> **SET EXERCISE**
Reproduce all of the data exactly.
[BEGIN DATA BLOCK]
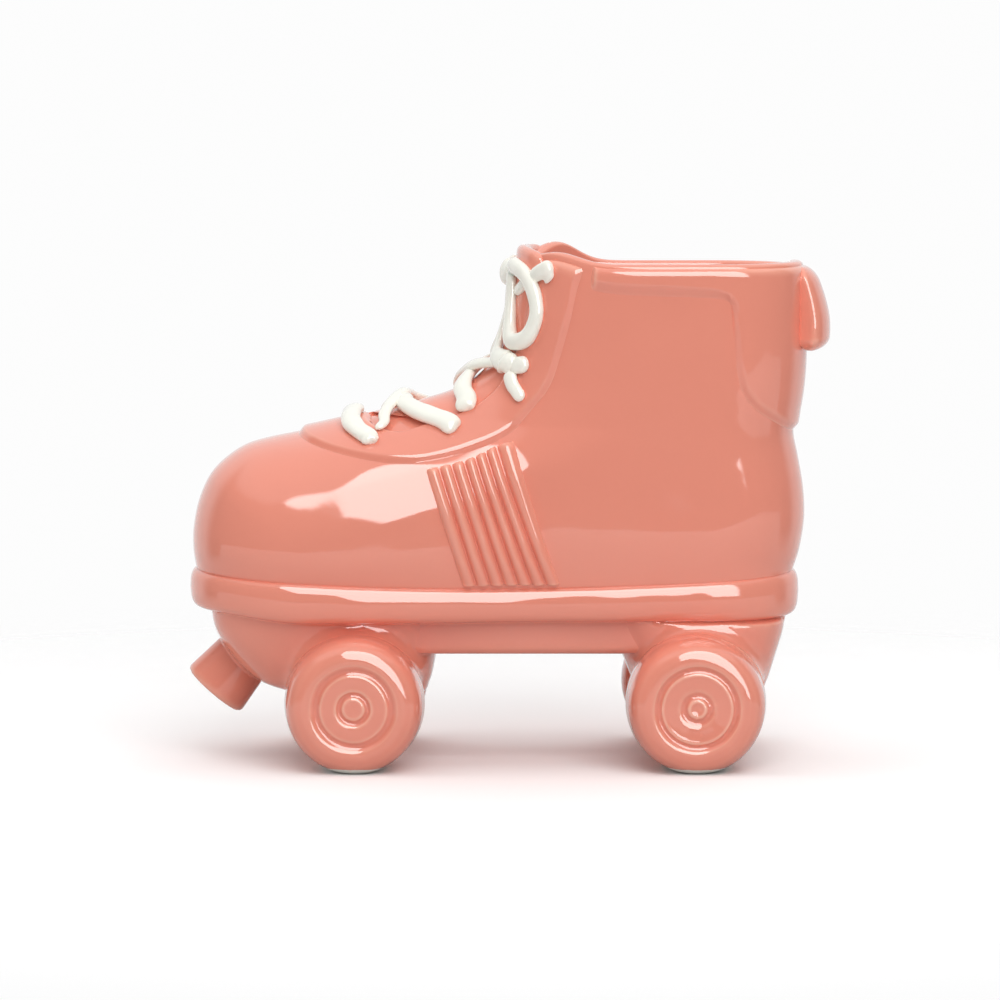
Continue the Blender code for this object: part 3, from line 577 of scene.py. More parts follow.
def glazeToneGroup():
    tree, start, end = makeTree(
        "glazeTone", "ShaderNodeTree",
        [("Body", "NodeSocketColor", None), ("Deep", "NodeSocketColor", None),
         ("Thin", "NodeSocketColor", None), ("Cloud", "NodeSocketFloat", 0.1),
         ("Thin Reach", "NodeSocketFloat", 0.8), ("Pool Reach", "NodeSocketFloat", 0.8)],
        [("Color", "NodeSocketColor")])
    place = addNode(tree, "ShaderNodeTexCoord").outputs["Object"]
    cloud = noiseNode(tree, place, 38.0, 3.0, Roughness=0.55)
    speck = noiseNode(tree, place, 900.0, 2.0)
    cloudy = mathNode(tree, "MULTIPLY", rangeNode(tree, cloud, 0.3, 0.75), start.outputs["Cloud"])
    grain = mathNode(tree, "MULTIPLY", speck, 0.06)
    pool, thin = (addNode(tree, "ShaderNodeAttribute", {"attribute_name": name}).outputs["Fac"]
                  for name in ("glazePool", "glazeThin"))
    poolMask = mathNode(tree, "MULTIPLY", pool, start.outputs["Pool Reach"], clamp=True)
    depth = mathNode(tree, "ADD", mathNode(tree, "ADD", cloudy, poolMask), grain, clamp=True)
    darker = mixNode(tree, depth, start.outputs["Body"], start.outputs["Deep"])
    thinMask = mathNode(tree, "MULTIPLY", thin, start.outputs["Thin Reach"], clamp=True)
    paler = mixNode(tree, thinMask, darker, start.outputs["Thin"])
    tree.links.new(paler, end.inputs["Color"])
    return tree


def glazeRippleGroup():
    # height of the fired glaze: a slow flow and a fine peel
    tree, start, end = makeTree("glazeRipple", "ShaderNodeTree",
                                [("Strength", "NodeSocketFloat", 0.1)],
                                [("Height", "NodeSocketFloat")])
    place = addNode(tree, "ShaderNodeTexCoord").outputs["Object"]
    fine = mathNode(tree, "MULTIPLY", noiseNode(tree, place, 420.0, 1.0), 0.12)
    both = mathNode(tree, "ADD", noiseNode(tree, place, 70.0, 1.0), fine)
    height = mathNode(tree, "MULTIPLY", both, start.outputs["Strength"])
    tree.links.new(height, end.inputs["Height"])
    return tree


def dryFootGroup():
    # 1 where the glaze was wiped off near the table
    tree, start, end = makeTree("dryFoot", "ShaderNodeTree",
                                [("Height", "NodeSocketFloat", 0.001),
                                 ("Waver", "NodeSocketFloat", 0.0003)],
                                [("Mask", "NodeSocketFloat")])
    place = addNode(tree, "ShaderNodeTexCoord").outputs["Object"]
    z = addNode(tree, "ShaderNodeSeparateXYZ", None, Vector=place).outputs["Z"]
    sway = mathNode(tree, "MULTIPLY", noiseNode(tree, place, 260.0, 3.0), start.outputs["Waver"])
    past = mathNode(tree, "SUBTRACT", start.outputs["Height"], mathNode(tree, "ADD", z, sway))
    tree.links.new(rangeNode(tree, past, -0.06 * mm, 0.06 * mm), end.inputs["Mask"])
    return tree


glazeTone = glazeToneGroup()
glazeRipple = glazeRippleGroup()
dryFoot = dryFootGroup()


coatWeight = 0.35


def makeGlaze(name, settings, foot=None):
    material = bpy.data.materials.new(name)
    material.use_nodes = True
    tree = material.node_tree
    shader = tree.nodes["Principled BSDF"]
    tone = addNode(tree, "ShaderNodeGroup", {"node_tree": glazeTone}, Body=settings["body"],
                   Deep=settings["deep"], Thin=settings["thin"], Cloud=settings["cloud"],
                   **{"Thin Reach": settings["thinReach"], "Pool Reach": settings["poolReach"]})
    ripple = addNode(tree, "ShaderNodeGroup", {"node_tree": glazeRipple},
                     Strength=settings["ripple"])
    bump = addNode(tree, "ShaderNodeBump", None, Height=ripple.outputs["Height"], Strength=0.35,
                   Distance=1.0 * mm)
    shader.inputs["Roughness"].default_value = settings["roughness"]
    shader.inputs["IOR"].default_value = 1.52
    shader.inputs["Coat Weight"].default_value = coatWeight
    shader.inputs["Coat Roughness"].default_value = 0.02
    tree.links.new(bump.outputs["Normal"], shader.inputs["Normal"])
    colour = tone.outputs["Color"]
    if foot:
        dry = addNode(tree, "ShaderNodeGroup", {"node_tree": dryFoot}, Height=foot["height"],
                      Waver=foot["waver"]).outputs["Mask"]
        colour = mixNode(tree, dry, colour, foot["clay"])
        rough = mixNode(tree, dry, settings["roughness"], foot["roughness"], colour=False)
        tree.links.new(rough, shader.inputs["Roughness"])
        coat = mixNode(tree, dry, coatWeight, 0.0, colour=False)
        tree.links.new(coat, shader.inputs["Coat Weight"])
    tree.links.new(colour, shader.inputs["Base Color"])
    return material


coralGlaze = makeGlaze("coralGlaze", coralSettings)
coralWheelGlaze = makeGlaze("coralWheelGlaze", coralSettings, footSettings)
whiteGlaze = makeGlaze("whiteGlaze", whiteSettings)
print("glazes ready")


shellSettings = {
    "columns": 264, "outsideRows": 136, "liningRows": 30, "rimRows": 8,
    "rimHeight": 1.2 * mm, "tuckIn": 1.2 * mm, "tuckDown": 1.0 * mm, "footLift": 0.5 * mm,
    "liningFoot": 0.06,  # level at which the lining starts to round into the floor
    "floorShares": (0.0, 0.35, 0.7, 0.94),
}
toeLift = {"height": 2.5 * mm, "startX": -62 * mm, "over": 30 * mm}


def soleHeight(x):
    # the underside of the sole band, which lifts towards the toe
    share = (toeLift["startX"] - x) / toeLift["over"]
    return soleZ + toeLift["height"] * smoothStep(share)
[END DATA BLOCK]
> **RESPONSE**
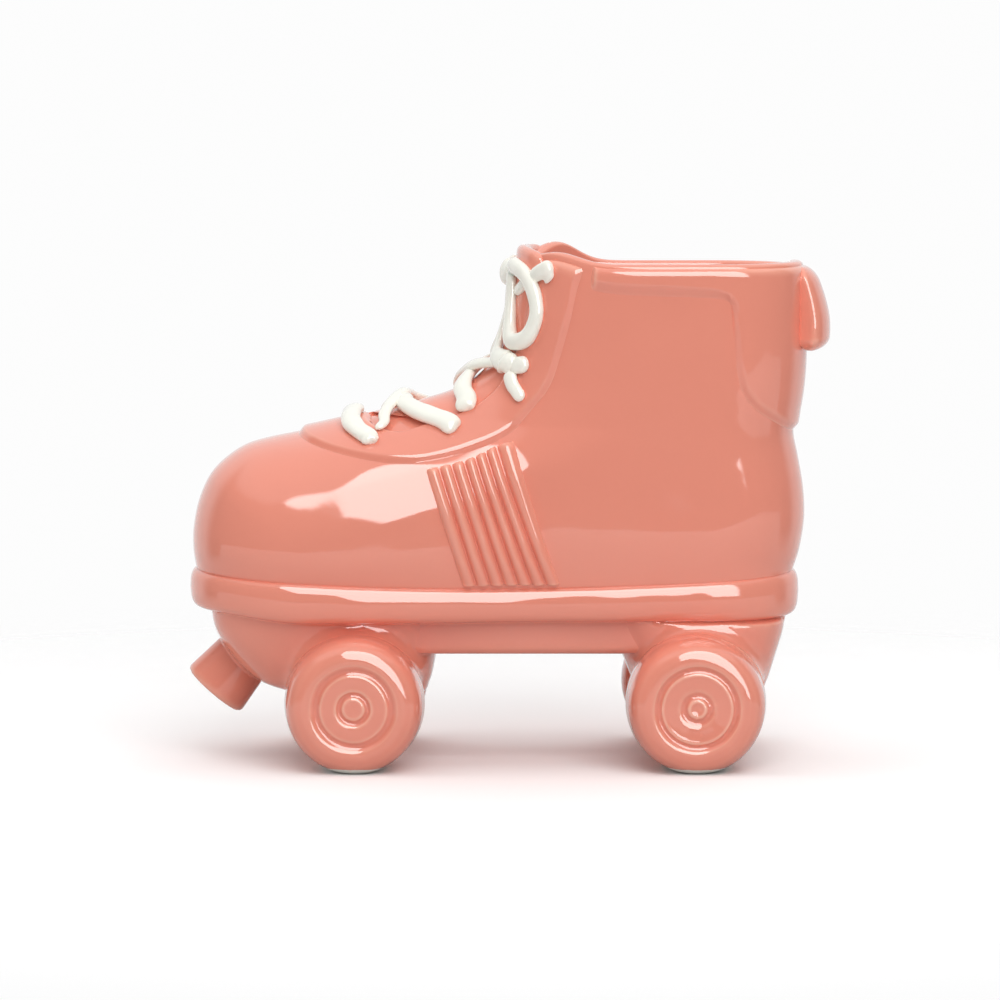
Continue the Blender code for this object: part 3, from line 577 of scene.py. More parts follow.
def glazeToneGroup():
    tree, start, end = makeTree(
        "glazeTone", "ShaderNodeTree",
        [("Body", "NodeSocketColor", None), ("Deep", "NodeSocketColor", None),
         ("Thin", "NodeSocketColor", None), ("Cloud", "NodeSocketFloat", 0.1),
         ("Thin Reach", "NodeSocketFloat", 0.8), ("Pool Reach", "NodeSocketFloat", 0.8)],
        [("Color", "NodeSocketColor")])
    place = addNode(tree, "ShaderNodeTexCoord").outputs["Object"]
    cloud = noiseNode(tree, place, 38.0, 3.0, Roughness=0.55)
    speck = noiseNode(tree, place, 900.0, 2.0)
    cloudy = mathNode(tree, "MULTIPLY", rangeNode(tree, cloud, 0.3, 0.75), start.outputs["Cloud"])
    grain = mathNode(tree, "MULTIPLY", speck, 0.06)
    pool, thin = (addNode(tree, "ShaderNodeAttribute", {"attribute_name": name}).outputs["Fac"]
                  for name in ("glazePool", "glazeThin"))
    poolMask = mathNode(tree, "MULTIPLY", pool, start.outputs["Pool Reach"], clamp=True)
    depth = mathNode(tree, "ADD", mathNode(tree, "ADD", cloudy, poolMask), grain, clamp=True)
    darker = mixNode(tree, depth, start.outputs["Body"], start.outputs["Deep"])
    thinMask = mathNode(tree, "MULTIPLY", thin, start.outputs["Thin Reach"], clamp=True)
    paler = mixNode(tree, thinMask, darker, start.outputs["Thin"])
    tree.links.new(paler, end.inputs["Color"])
    return tree


def glazeRippleGroup():
    # height of the fired glaze: a slow flow and a fine peel
    tree, start, end = makeTree("glazeRipple", "ShaderNodeTree",
                                [("Strength", "NodeSocketFloat", 0.1)],
                                [("Height", "NodeSocketFloat")])
    place = addNode(tree, "ShaderNodeTexCoord").outputs["Object"]
    fine = mathNode(tree, "MULTIPLY", noiseNode(tree, place, 420.0, 1.0), 0.12)
    both = mathNode(tree, "ADD", noiseNode(tree, place, 70.0, 1.0), fine)
    height = mathNode(tree, "MULTIPLY", both, start.outputs["Strength"])
    tree.links.new(height, end.inputs["Height"])
    return tree


def dryFootGroup():
    # 1 where the glaze was wiped off near the table
    tree, start, end = makeTree("dryFoot", "ShaderNodeTree",
                                [("Height", "NodeSocketFloat", 0.001),
                                 ("Waver", "NodeSocketFloat", 0.0003)],
                                [("Mask", "NodeSocketFloat")])
    place = addNode(tree, "ShaderNodeTexCoord").outputs["Object"]
    z = addNode(tree, "ShaderNodeSeparateXYZ", None, Vector=place).outputs["Z"]
    sway = mathNode(tree, "MULTIPLY", noiseNode(tree, place, 260.0, 3.0), start.outputs["Waver"])
    past = mathNode(tree, "SUBTRACT", start.outputs["Height"], mathNode(tree, "ADD", z, sway))
    tree.links.new(rangeNode(tree, past, -0.06 * mm, 0.06 * mm), end.inputs["Mask"])
    return tree


glazeTone = glazeToneGroup()
glazeRipple = glazeRippleGroup()
dryFoot = dryFootGroup()


coatWeight = 0.35


def makeGlaze(name, settings, foot=None):
    material = bpy.data.materials.new(name)
    material.use_nodes = True
    tree = material.node_tree
    shader = tree.nodes["Principled BSDF"]
    tone = addNode(tree, "ShaderNodeGroup", {"node_tree": glazeTone}, Body=settings["body"],
                   Deep=settings["deep"], Thin=settings["thin"], Cloud=settings["cloud"],
                   **{"Thin Reach": settings["thinReach"], "Pool Reach": settings["poolReach"]})
    ripple = addNode(tree, "ShaderNodeGroup", {"node_tree": glazeRipple},
                     Strength=settings["ripple"])
    bump = addNode(tree, "ShaderNodeBump", None, Height=ripple.outputs["Height"], Strength=0.35,
                   Distance=1.0 * mm)
    shader.inputs["Roughness"].default_value = settings["roughness"]
    shader.inputs["IOR"].default_value = 1.52
    shader.inputs["Coat Weight"].default_value = coatWeight
    shader.inputs["Coat Roughness"].default_value = 0.02
    tree.links.new(bump.outputs["Normal"], shader.inputs["Normal"])
    colour = tone.outputs["Color"]
    if foot:
        dry = addNode(tree, "ShaderNodeGroup", {"node_tree": dryFoot}, Height=foot["height"],
                      Waver=foot["waver"]).outputs["Mask"]
        colour = mixNode(tree, dry, colour, foot["clay"])
        rough = mixNode(tree, dry, settings["roughness"], foot["roughness"], colour=False)
        tree.links.new(rough, shader.inputs["Roughness"])
        coat = mixNode(tree, dry, coatWeight, 0.0, colour=False)
        tree.links.new(coat, shader.inputs["Coat Weight"])
    tree.links.new(colour, shader.inputs["Base Color"])
    return material


coralGlaze = makeGlaze("coralGlaze", coralSettings)
coralWheelGlaze = makeGlaze("coralWheelGlaze", coralSettings, footSettings)
whiteGlaze = makeGlaze("whiteGlaze", whiteSettings)
print("glazes ready")


shellSettings = {
    "columns": 264, "outsideRows": 136, "liningRows": 30, "rimRows": 8,
    "rimHeight": 1.2 * mm, "tuckIn": 1.2 * mm, "tuckDown": 1.0 * mm, "footLift": 0.5 * mm,
    "liningFoot": 0.06,  # level at which the lining starts to round into the floor
    "floorShares": (0.0, 0.35, 0.7, 0.94),
}
toeLift = {"height": 2.5 * mm, "startX": -62 * mm, "over": 30 * mm}


def soleHeight(x):
    # the underside of the sole band, which lifts towards the toe
    share = (toeLift["startX"] - x) / toeLift["over"]
    return soleZ + toeLift["height"] * smoothStep(share)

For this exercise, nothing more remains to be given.